Binns told the Baltimore Sun that the North American authorities were well aware of what had happened and that it was a grave violation of human rights. But it was seen as part of Ronald Reagan‘s counterinsurgency policy.
Timing is everything. Just this week, the National Catholic Reporter, the excellent independent weekly covering the Church, devotes its cover to the martyred Salvadoran archbishop Romero, more popular than ever on the 25th anniversary of his assassination—while he was saying Mass—by a government-sanctioned death squad.
Paul Jeffrey‘s cover story from San Salvador notes:
Why Romero—25 years after his death—is growing in popularity here must be understood against a background of deteriorating economic conditions for the country’s poor. Globalization has made some Salvadorans even wealthier than before; the traditional landowning rich have been replaced by new financial sector elites who benefited from extensive privatization and the 2001 “dollarization” of the country’s economy.
The 43 percent of the population that lives on less than $2 per day faces difficult times, and the looming approval of the Central American Free Trade Agreement (CAFTA) promises only to deepen the crisis for the poor.

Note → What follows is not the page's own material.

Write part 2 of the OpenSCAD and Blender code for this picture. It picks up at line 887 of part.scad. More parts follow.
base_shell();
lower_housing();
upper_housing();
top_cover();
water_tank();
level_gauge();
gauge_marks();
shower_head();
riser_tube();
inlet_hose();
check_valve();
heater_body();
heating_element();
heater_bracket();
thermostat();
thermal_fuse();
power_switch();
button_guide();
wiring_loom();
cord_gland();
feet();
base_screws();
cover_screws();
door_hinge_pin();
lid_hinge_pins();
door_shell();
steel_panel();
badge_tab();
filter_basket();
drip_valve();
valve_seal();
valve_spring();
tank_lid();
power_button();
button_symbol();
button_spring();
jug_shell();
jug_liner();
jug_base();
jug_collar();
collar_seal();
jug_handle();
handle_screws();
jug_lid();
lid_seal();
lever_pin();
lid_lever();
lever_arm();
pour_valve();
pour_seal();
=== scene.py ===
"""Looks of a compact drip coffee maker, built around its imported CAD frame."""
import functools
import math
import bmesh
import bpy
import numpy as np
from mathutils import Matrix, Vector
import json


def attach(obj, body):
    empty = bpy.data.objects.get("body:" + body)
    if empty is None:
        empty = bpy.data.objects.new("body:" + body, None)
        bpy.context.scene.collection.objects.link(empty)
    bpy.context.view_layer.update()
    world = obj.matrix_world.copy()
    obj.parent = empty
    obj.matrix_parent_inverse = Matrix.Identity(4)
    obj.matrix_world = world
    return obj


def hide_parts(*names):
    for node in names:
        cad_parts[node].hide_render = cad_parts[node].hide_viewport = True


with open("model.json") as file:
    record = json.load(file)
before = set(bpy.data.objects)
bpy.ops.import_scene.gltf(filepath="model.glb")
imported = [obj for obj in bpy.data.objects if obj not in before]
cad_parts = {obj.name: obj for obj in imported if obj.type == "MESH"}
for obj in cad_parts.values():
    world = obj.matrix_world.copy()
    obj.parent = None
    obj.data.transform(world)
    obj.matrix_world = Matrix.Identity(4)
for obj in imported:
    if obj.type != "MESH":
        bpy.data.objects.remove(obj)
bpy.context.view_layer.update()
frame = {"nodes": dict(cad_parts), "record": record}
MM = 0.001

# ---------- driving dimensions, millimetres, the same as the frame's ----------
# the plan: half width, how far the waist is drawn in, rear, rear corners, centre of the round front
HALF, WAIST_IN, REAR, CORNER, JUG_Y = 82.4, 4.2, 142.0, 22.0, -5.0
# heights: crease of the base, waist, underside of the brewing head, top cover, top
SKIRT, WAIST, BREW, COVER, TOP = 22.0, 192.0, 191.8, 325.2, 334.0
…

Were it not for the more than $2 billion received every year in family remittances from outside the country, and particularly from the United States, the feeling of hopelessness would be even worse.
As I said earlier, there are all kinds of Catholics. Some get blessed by Bush and the neocons; others don’t. Bernard Law is one kind. And María Julia Hernández, director of the human rights office of the Archdiocese of San Salvador, is another. Jeffrey quotes her as saying:
“At a time when our reality is deteriorating rather than improving, we need Monseñor Romero’s testimony in defense of human rights and in favor of a consecrated life of service to others. He’s the model, the paradigm for us in these times.”